Par contre, une forme texte existe depuis toujours pour les filtres LDAP (RFC 2254). Leur représentation binaire est gouvernée par les règles d'encodage d'ASN.1 et est donc inaccessible à l'humain normal. Si, pour une adresse IPv4, le passage de la forme texte à la forme binaire est faisable « de tête », pas question d'en faire autant avec BER. D'où la forme texte des filtres maintenant bien connue comme &(cn=latham 47)(state=lost).

Le dernier exemple de cet article concernera le DNS. La représentation texte des noms de domaine est bien connue et on trouve désormais de tels noms même sur la devanture des boulangeries (www.boulangerie-maeder.fr).

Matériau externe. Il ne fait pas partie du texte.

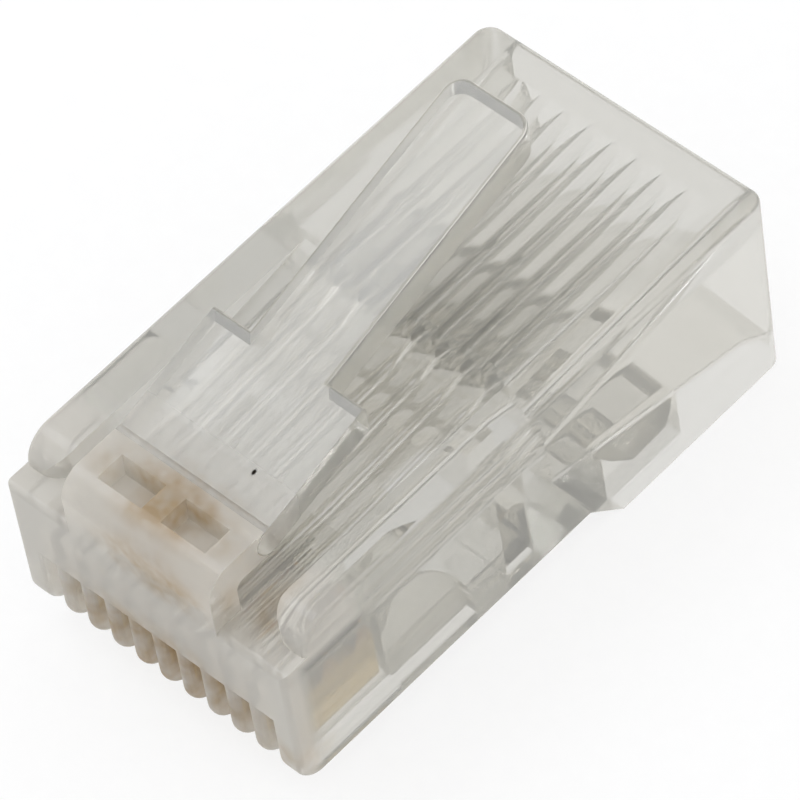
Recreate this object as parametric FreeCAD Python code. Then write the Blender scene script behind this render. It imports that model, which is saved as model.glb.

Mais cette représentation texte (RFC 1034, section 3.1) n'a rien à voir avec ce qui circule « sur le câble ». En effet, la forme binaire de ces noms (RFC 1035, section 3.1) n'utilise pas le point comme séparateur mais un encodage longueur-valeur, où un octet indiquant la longueur est suivi par le label (les noms de domaine sont composés de labels). Le décodage de cette forme est détaillée dans « Décoder les paquets DNS capturés avec pcap ».

On peut donc créer des noms de domaines comportant des points, même s'ils seront difficiles à manipuler.